Итак, дождь кончился, и девушка за рулем откинула крышу кабриолета. Сегодня Первомай. К ветровому стеклу привязана пара гвоздик. С фасада Дома Союзов на москвичей приветливо взирает Сталин. А мы гадаем: кто же эта прекрасная незнакомка – счастливая владелица роскошного авто, на затылок которой уставился зритель? Ведь в 1920–1930-е годы лишь пара сотен частных автомобилей колесили по необъятным просторам СССР.
Может быть, за рулем назначенная “товарищем правительством” вдова поэта Маяковского Лиля Брик? И ведет она тот самый иностранный “автомобильчи́т”, привезенный пролетарским поэтом для своей пассии из заграницы? Или это популярная в то время актриса Валентина Серова – жена другого советского поэта, Константина Симонова, любившая погонять на своей машине по Москве? Да нет, пожалуй, кинозвезда значительно позже осчастливит автора посвященного ей шедевра “Жди меня, и я вернусь. Только очень жди…”. И автомобиль-то обернется серебристым “виллисом”.
Но вернемся в наш тридцать седьмой. Скорее всего, незнакомка – жена крупного советского военачальника. Наша героиня только что проехала Лубянскую тюрьму, где сегодня в ночь под праздник на славу поработала энкавэдэшная братва. Ей не по себе. В зеркале заднего вида темнеет автомобиль. Впереди казенные “эмки”. ЧЕРНЫЕ МАРУСИ! Нашу девушку пасут. И мы вместе с героиней картины волнуемся: доедет ли она до дома?
В этом маленьком эссе о пименовской картине Брускин затронул сразу несколько важных тем. Одна из них – двуликость лучших произведений так называемого социалистического реализма. Брускин выявил и тонко подчеркнул двойственность картины Пименова. На поверхностный взгляд она дает парадный образ сталинской Москвы, однако разлитые в ней подспудная тревога и напряжение (вероятно, и придающие полотну такую убедительность) отражают скрытую – и оттого особенно царапающую душу – трагическую изнанку жизни в сталинской столице: страх арестов, исчезновение тысяч людей, липкая атмосфера всеобщего соглядатайства и массовых доносов…
Московская культура той поры могла гордиться подлинными достижениями мирового уровня: фильмами Эйзенштейна, музыкальными достижениями Шостаковича, Гилельса и Рихтера… Все эти люди искусства стали сталинскими лауреатами (а такое было возможно только по прямому указанию вождя). Но всем им (и многим другим) пришлось также пройти через унижения, санкционированную свыше травлю, аресты и гибель близких…

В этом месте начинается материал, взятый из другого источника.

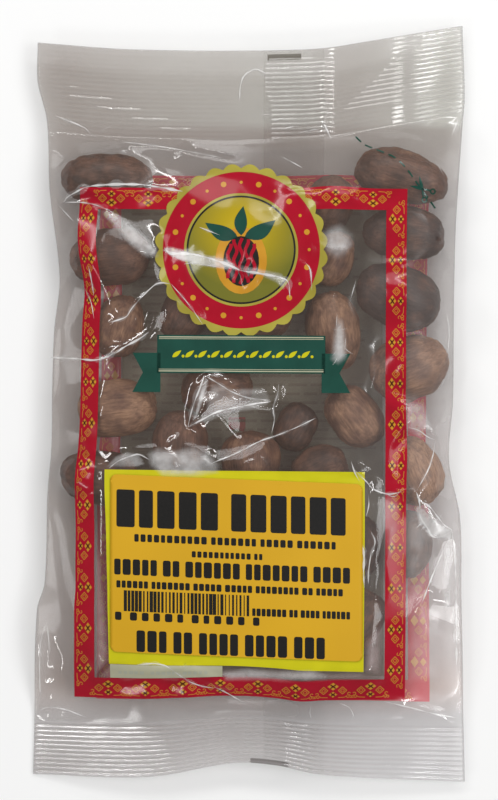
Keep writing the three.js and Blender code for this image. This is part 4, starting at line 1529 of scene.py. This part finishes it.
# %% Shapes of the ribbon and the panel
RIBBON_CENTRE_Y, RIBBON_HEIGHT, RIBBON_HALF = 14.0, 10.6, 23.5
TAIL_LOW, TAIL_NOTCH, TAIL_HIGH = -RIBBON_HEIGHT / 2 - 5.4, -5.2, RIBBON_HEIGHT / 2 - 5.0
PANEL = [(-39.9, -18.1), (32.8, -18.8), (32.3, -74.5), (-38.7, -72.2)]
STRIP = [(-38.4, -72.2), (-7.0, -73.3), (-7.0, -76.4), (-38.4, -76.2)]

ribbon = bar(-RIBBON_HALF, -RIBBON_HEIGHT / 2, RIBBON_HALF, RIBBON_HEIGHT / 2)
for side in (-1, 1):
    near, notch, far = (side * (RIBBON_HALF + reach) for reach in (-1, 4.0, 7.0))
    tail = [(near, TAIL_LOW), (far, TAIL_LOW), (notch, TAIL_NOTCH), (far, TAIL_HIGH), (near, TAIL_HIGH)]
    ribbon += filled(tail)
ribbon = moved(ribbon, cx, RIBBON_CENTRE_Y, PRINT_TURN)
ribbon_lines = []
for y in (-1, 1):
    for inset, width in ((0.55, 0.3), (1.05, 0.16)):
        level = y * (RIBBON_HEIGHT / 2 - inset)
        ribbon_lines += bar(-RIBBON_HALF + 0.5, level - width / 2, RIBBON_HALF - 0.5, level + width / 2)
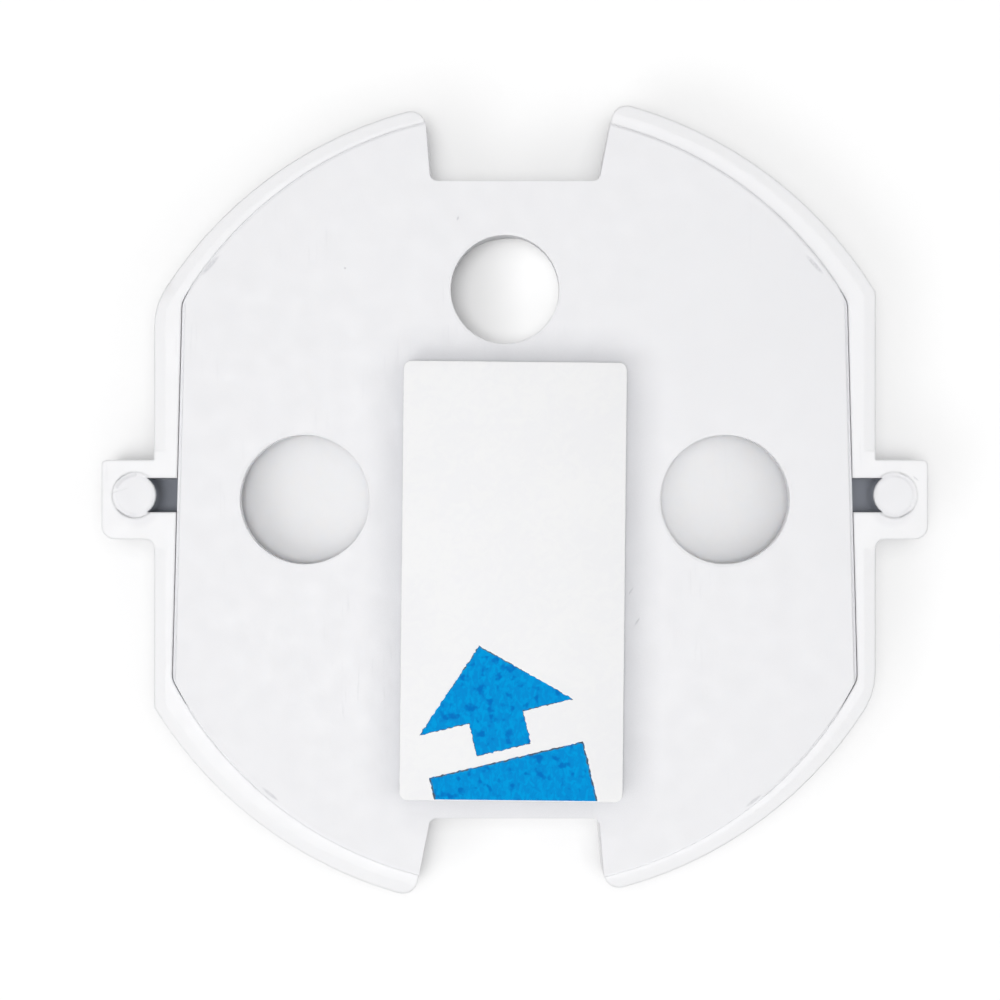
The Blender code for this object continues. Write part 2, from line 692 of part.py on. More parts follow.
def make_back_plate(parts, cutters):
    flange_outline = plate_outline(PLATE_EDGE_GAP - PLATE_FIT, PLATE_ARC_GAP - PLATE_FIT)
    plate = prism("back_plate", flange_outline, PLATE_FRONT, GROOVE_LEVEL, parts)
    face_start = (PLATE_FRONT + GROOVE_LEVEL) / 2
    combine(plate, prism("plate_face", plate_outline(), face_start, PLATE_BACK, cutters), "UNION")
    for sign in (-1, 1):
        notch = prism(f"plate_notch_{sign}", notch_outline(sign), BELOW, ABOVE, cutters)
        combine(plate, notch)

    post_profile = [
        (0.0, PLATE_FRONT + PLATE_THICKNESS / 2),
        (POST_RADIUS, PLATE_FRONT + PLATE_THICKNESS / 2),
        (POST_RADIUS, POCKET_FLOOR + RUNNING_GAP),
        (0.0, POCKET_FLOOR + RUNNING_GAP),
    ]
    combine(plate, turned("plate_post", post_profile, cutters, SMALL_TURN_STEPS), "UNION")
    slit_depth = PLATE_FRONT + POST_SLIT_OVERCUT - POCKET_FLOOR
    slit_size = (2 * POST_RADIUS, POST_SLIT_WIDTH, slit_depth)
    slit_place = (POST_RADIUS, 0.0, POCKET_FLOOR + slit_depth / 2)
    combine(plate, block("post_slit", slit_size, slit_place, cutters))

    holes = (
        ("pin_hole_left", PIN_HOLE_RADIUS, (-PIN_RADIUS_FROM_AXIS, 0.0)),
        ("pin_hole_right", PIN_HOLE_RADIUS, (PIN_RADIUS_FROM_AXIS, 0.0)),
        ("earth_hole", EARTH_HOLE_RADIUS, (EARTH_SHIFT, EARTH_OFFSET)),
    )
    for name, radius, place in holes:
        profile = [
            (0.0, ABOVE),
            (radius + HOLE_CHAMFER, ABOVE),
            (radius + HOLE_CHAMFER, PLATE_BACK),
            (radius, PLATE_BACK - HOLE_CHAMFER),
            (radius, LEDGE_LEVEL),
            (0.0, LEDGE_LEVEL),
        ]
        hole = turned(name, profile, cutters, HOLE_TURN_STEPS)
        hole.location = (*place, 0.0)
        combine(plate, hole)
    return plate


def make_spring(parts):
    """A coil round the plate's post, with one leg in the post's slit and one in the dial's."""
    low = POCKET_FLOOR + RUNNING_GAP + SPRING_WIRE / 2
    points = [(SPRING_RADIUS - SPRING_INNER_LEG, 0.0, low)]
    count = int((SPRING_TURNS + 0.5) * SPRING_STEPS)
    for i in range(count + 1):
        turn = i / SPRING_STEPS
        x, y = polar(SPRING_RADIUS, 2 * math.pi * turn)
        rise = SPRING_PITCH * max(0.0, turn - SPRING_LEVEL_TURN)
        points.append((x, y, low + rise))
    points.append((-SPRING_RADIUS - SPRING_LEG, 0.0, points[-1][2]))
    curve = bpy.data.curves.new("return_spring", "CURVE")
    curve.dimensions = "3D"
    curve.bevel_depth = SPRING_WIRE / 2
    curve.bevel_resolution = 2
    curve.use_fill_caps = True
    spline = curve.splines.new("POLY")
    spline.points.add(len(points) - 1)
    for point, place in zip(spline.points, points):
        point.co = (*place, 1.0)
    spring = bpy.data.objects.new("return_spring", curve)
    parts.objects.link(spring)
    return spring


def pad_outline():
    half_x = PAD_WIDTH / 2
    half_y = PAD_HEIGHT / 2
    signs = ((1, 1), (-1, 1), (-1, -1), (1, -1))
    return rounded([(half_x * sx, half_y * sy, PAD_CORNER_RADIUS) for sx, sy in signs])


def place_pad(body):
    body.location.x = PAD_X
    body.location.y = PAD_Y
    body.rotation_euler.z = PAD_TURN


def make_pad(parts):
    low = PLATE_BACK + GLUE_GAP
    pad = prism("foam_pad", pad_outline(), low, low + PAD_THICKNESS, parts)
    place_pad(pad)
    return pad


def make_liner(parts):
    low = PLATE_BACK + GLUE_GAP + PAD_THICKNESS + GLUE_GAP
    liner = prism("release_liner", pad_outline(), low, low + LINER_THICKNESS, parts)
    place_pad(liner)
    return liner


def main():
    clear_scene()
    parts = new_collection("outlet_safety_cover")
    cutters = new_collection("cutters")
    white = plastic("white_plastic", (0.88, 0.88, 0.90), 0.42)
    foam = plastic("white_foam", (0.90, 0.90, 0.92), 0.80)
    paper = plastic("liner_paper", (0.91, 0.91, 0.93), 0.50)
    steel = plastic("spring_steel", (0.55, 0.55, 0.57), 0.30, 1.0)

    smooth(make_housing(parts, cutters), white)
    smooth(make_back_plate(parts, cutters), white)
    smooth(make_dial(parts, cutters), white)
    smooth(make_pad(parts), foam)
    smooth(make_liner(parts), paper)
    make_spring(parts).data.materials.append(steel)
    add_planned_cuts()


main()
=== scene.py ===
import math

import bmesh
import bpy
from mathutils import Matrix, Vector, noise


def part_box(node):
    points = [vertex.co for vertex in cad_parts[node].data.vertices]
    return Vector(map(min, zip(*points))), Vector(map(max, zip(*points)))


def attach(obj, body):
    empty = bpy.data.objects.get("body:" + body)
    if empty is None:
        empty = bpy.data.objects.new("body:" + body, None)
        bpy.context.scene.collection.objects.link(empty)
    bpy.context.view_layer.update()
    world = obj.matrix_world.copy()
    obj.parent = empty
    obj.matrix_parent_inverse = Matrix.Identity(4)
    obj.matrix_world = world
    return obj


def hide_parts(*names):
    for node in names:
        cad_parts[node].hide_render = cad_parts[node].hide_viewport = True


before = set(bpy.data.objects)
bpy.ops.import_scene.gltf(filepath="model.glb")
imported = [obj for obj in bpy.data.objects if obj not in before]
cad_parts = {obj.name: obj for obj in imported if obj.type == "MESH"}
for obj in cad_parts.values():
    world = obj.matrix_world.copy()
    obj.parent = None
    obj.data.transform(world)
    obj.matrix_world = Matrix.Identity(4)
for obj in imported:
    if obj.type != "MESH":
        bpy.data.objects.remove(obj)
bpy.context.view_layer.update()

# unless a note says otherwise, sizes and places are in mm, turns in degrees and noise scales per metre
mm = 0.001
softRays = 4             # rays of each occlusion and bevel node
levelWithin = 0.01       # vertices this near a height belong to it


# Small helpers for meshes

def meshFrom(name, form):
    mesh = bpy.data.meshes.new(name)
    form.to_mesh(mesh)
    form.free()
    return mesh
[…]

Эти великие творческие личности находились в сложных, порою драматических отношениях со Сталиным. Кто-то (подобно юному Гилельсу) им восхищался, кто-то (подобно Шостаковичу) его ненавидел, эмоции других можно охарактеризовать как густую взвесь уважения, страха и мистических переживаний (Булгаков, Пастернак). На многие страницы “Мастера и Маргариты” и “Доктора Живаго” легла тяжелая тень вождя…
Приход на смену Сталину Никиты Хрущева ознаменовал новый существенный поворот в истории московской культуры. Нагляднейшим из возможных примеров может служить внезапная и резкая дискредитация архитектуры знаменитых сталинских высоток (их стиль отныне клеймился как “архитектурные излишества”) и повсеместное возведение хрущевских пятиэтажек.

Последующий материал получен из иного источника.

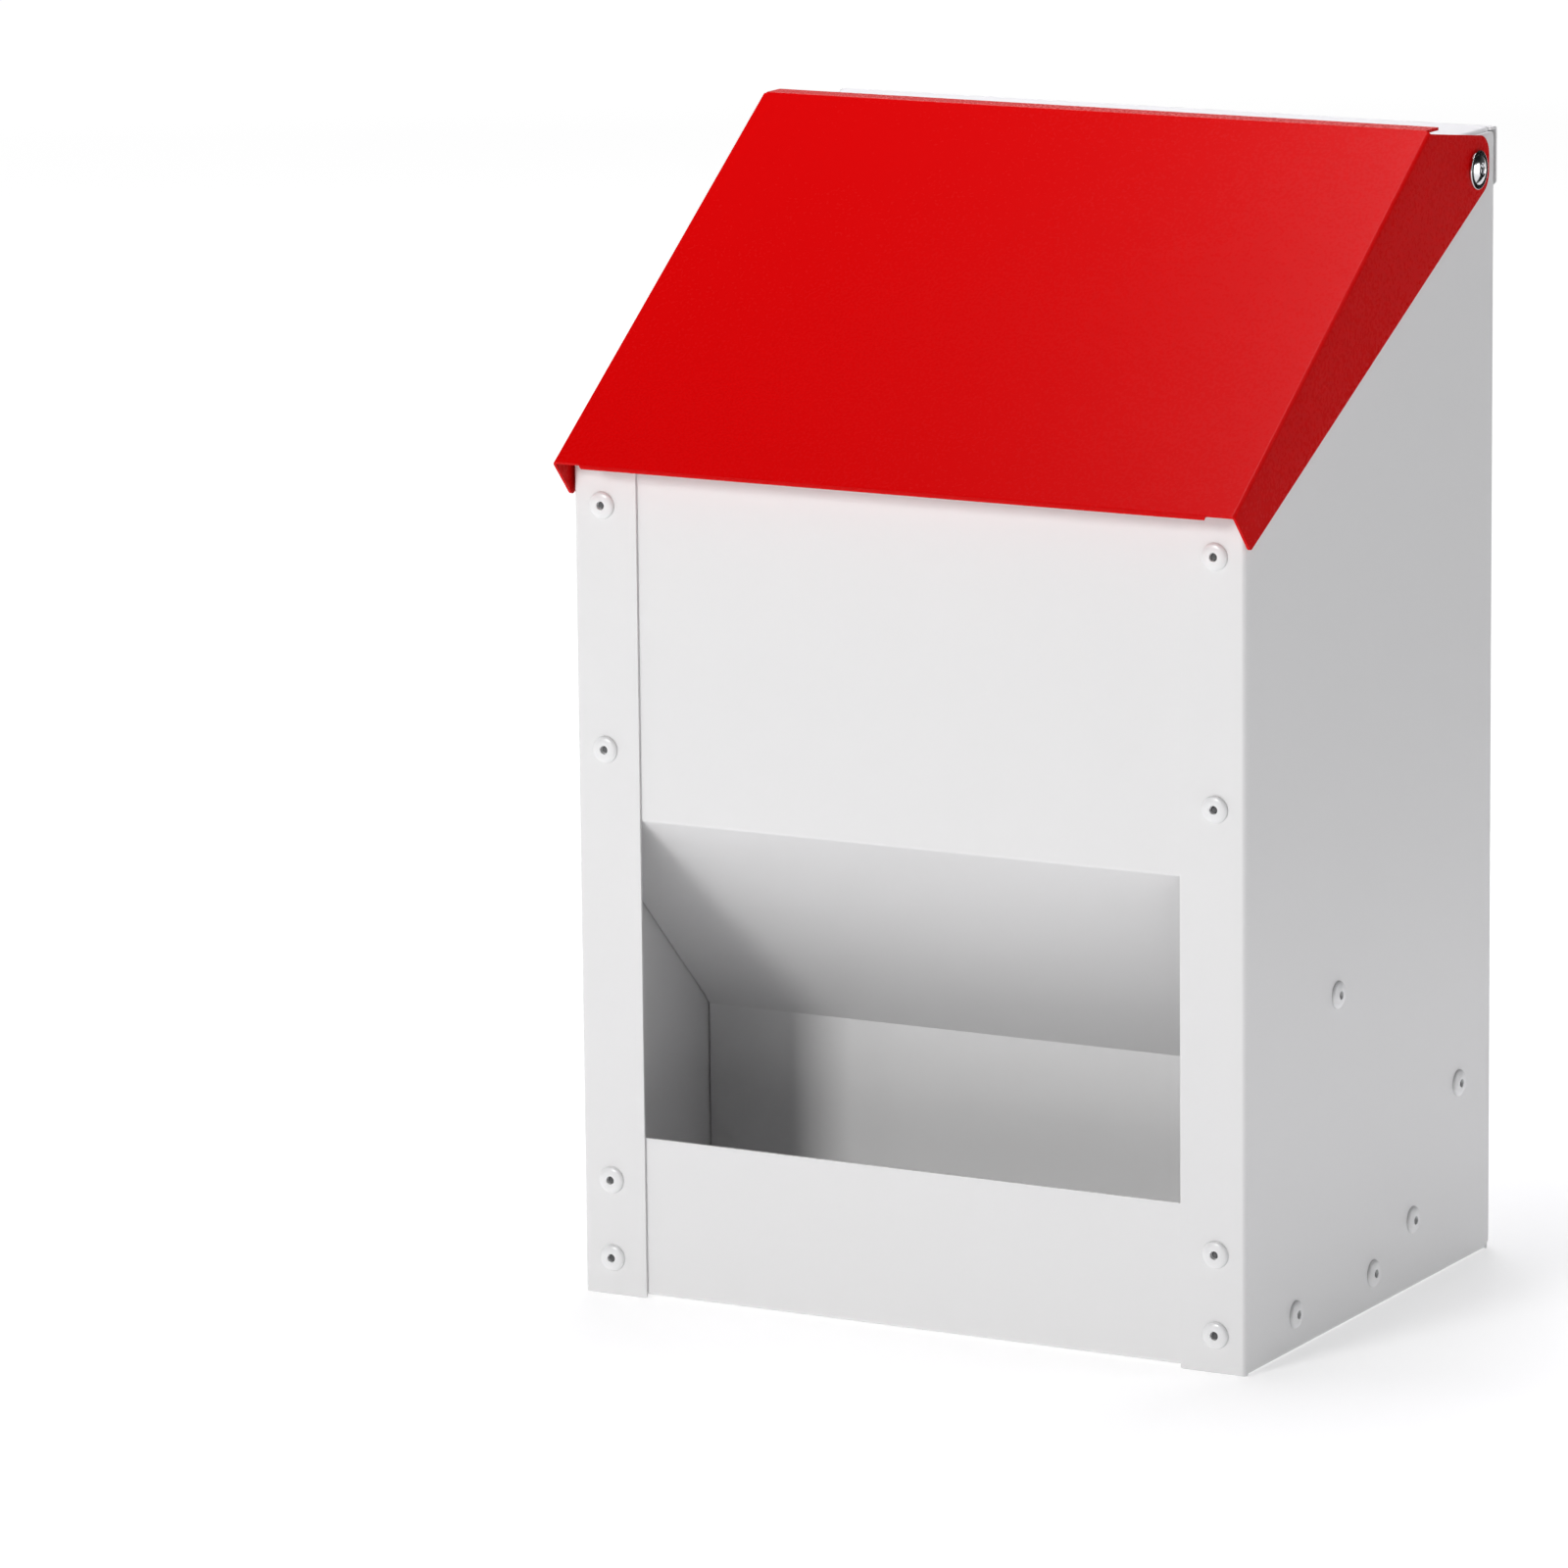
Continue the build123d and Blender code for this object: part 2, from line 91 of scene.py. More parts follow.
floorSettings = {
    "reach": 14.0,
    "drop": 0.05 * mm,      # keeps the paper off the undersides of the feet
    "colour": (0.80, 0.80, 0.80),
    "paler": (0.808, 0.808, 0.808),
    "mottle": 3.0,
    "roughness": 0.6,
    "shine": 0.2,
    # the floor's glow is painted light: it lights the backdrop and the object, weakest near the object
    "glow": 1.0,
    "rings": [(0.30, 0.45), (0.80, 0.57), (1.50, 0.70), (3.50, 0.97)],     # distance, glow there
}


def makeLight(name, place, target, width, height, power, colour):
    data = bpy.data.lights.new(name, "AREA")
    data.shape = "RECTANGLE"
    data.size = width
    data.size_y = height
    data.energy = power
    data.color = colour
    light = bpy.data.objects.new(name, data)
    bpy.context.scene.collection.objects.link(light)
    way = Vector(target) - Vector(place)
    light.matrix_world = Matrix.Translation(place) @ way.to_track_quat("-Z", "Y").to_matrix().to_4x4()


def makeWorld(s):
    # pale near the horizon, dark overhead
    world = bpy.data.worlds.new("studio")
    world.use_nodes = True
    bench = NodeBench(world.node_tree)
    way = bench.add("ShaderNodeTexCoord")
    parts = bench.add("ShaderNodeSeparateXYZ", None, {0: way}, 2)
    stops = [(place, (level, level, level, 1.0)) for place, level in s["sky"]]
    ramp = bench.add("ShaderNodeValToRGB", {"stops": stops}, {0: parts * 0.5 + 0.5})
    sky = bench.add("ShaderNodeBackground", None, {"Color": ramp, "Strength": s["strength"]})
    bench.add("ShaderNodeOutputWorld", None, {"Surface": sky})
    bpy.context.scene.world = world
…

В литературе и искусстве повеяло оттепелью. Изменившаяся общественная атмосфера сделала возможным появление субкультуры шестидесятников, которая после некоторого периода забвения и даже поношения в постсоветское время в наши дни вновь стала привлекать сочувственное ностальгическое внимание. Типичной для оттепельных лет была стремительная эволюция молодого Евтушенко – от поэта-“сталиниста” до самого громогласного обличителя культа личности и убежденного противника его реставрации.
При том что сам Хрущев – при всех его привлекательных чертах – был фигурой, мягко говоря, неоднозначной (вспомним его решительное заявление: “в вопросах искусства я – сталинист!” и агрессивную позицию в “деле Пастернака”, о котором еще пойдет речь в этой книге), есть все основания говорить о “хрущевской странице” в истории культуры Новой Москвы.

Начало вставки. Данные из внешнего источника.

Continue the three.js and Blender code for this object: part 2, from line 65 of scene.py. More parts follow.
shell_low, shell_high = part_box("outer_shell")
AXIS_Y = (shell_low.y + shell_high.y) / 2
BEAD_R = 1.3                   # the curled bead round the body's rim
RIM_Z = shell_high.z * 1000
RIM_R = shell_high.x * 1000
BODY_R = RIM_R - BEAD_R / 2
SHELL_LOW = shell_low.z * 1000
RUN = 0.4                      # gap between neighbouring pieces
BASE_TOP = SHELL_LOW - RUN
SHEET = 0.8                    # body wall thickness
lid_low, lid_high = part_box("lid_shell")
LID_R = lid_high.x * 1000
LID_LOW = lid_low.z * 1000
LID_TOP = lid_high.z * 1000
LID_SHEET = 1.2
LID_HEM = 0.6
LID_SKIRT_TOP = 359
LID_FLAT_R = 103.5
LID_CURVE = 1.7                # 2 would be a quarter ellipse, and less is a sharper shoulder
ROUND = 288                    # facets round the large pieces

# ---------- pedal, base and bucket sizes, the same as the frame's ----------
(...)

Хотя буйный вождь грубо нападал на писателей, поэтов и других “пидорасов” и “абстрактистов”, их все же не арестовывали и не расстреливали. Страха поубавилось.
Многое из того, что создавалось в советской столице в 1920–1930-е, на Западе по справедливости воспринималось как прогрессивное и даже авангардное искусство (к примеру, театр Мейерхольда, те же фильмы Эйзенштейна или музыка Шостаковича). Железный занавес перекрыл это взаимооживляющее культурное кровообращение. И лишь в 1960-е мы вновь смогли наблюдать удивительные переклички между культурой Москвы и Парижа, Рима или Нью-Йорка (поздние сюрреалисты, “Новая волна”, поэты-битники).